For data-intensive services on a virtual machine (VM) platform, the knowledge of VM page misses under different memory resource provisioning is desirable for determining appropriate VM memory allocation and for facilitating service consolidation. In this paper, we demonstrate that the employment of a hypervisor-level exclusive buffer cache can allow transparent data access tracing and accurate prediction of the VM page miss ratio curve without incurring significant overhead (no I/O overhead and mostly small CPU cost). To achieve this goal, we propose the design of the hypervisor exclusive cache and address challenges in guaranteeing the cache content correctness when the data enters the cache directly from the VM memory.

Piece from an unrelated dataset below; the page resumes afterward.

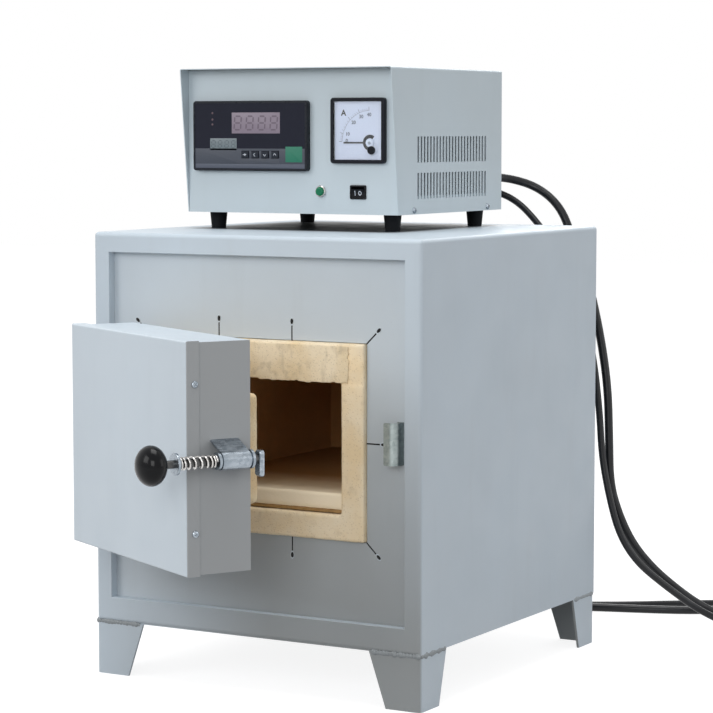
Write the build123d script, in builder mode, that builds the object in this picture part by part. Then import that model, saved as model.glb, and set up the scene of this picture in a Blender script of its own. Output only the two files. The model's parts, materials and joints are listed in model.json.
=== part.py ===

As far as we know, existing hypervisor-level buffer cache is used primarily for the purpose of keeping single copy of data shared across multiple VMs. Our hypervisor exclusive cache is unique in its ability to manage large chunk of a VM's memory without increasing the overall system page faults. Although our utilization of this cache is limited to transparent data access tracing in this paper, there might also be other beneficial use of the cache. For example, the hypervisor-level buffer cache allows the employment of new cache replacement policy and I/O prefetching policy transparent to the VM OS. This may be desirable when the OS-level caching and I/O prefetching are not fully functional (e.g., during OS installation or boot ) or when the default OS-level policy is insufficient (e.g., desiring more aggressive I/O prefetching ).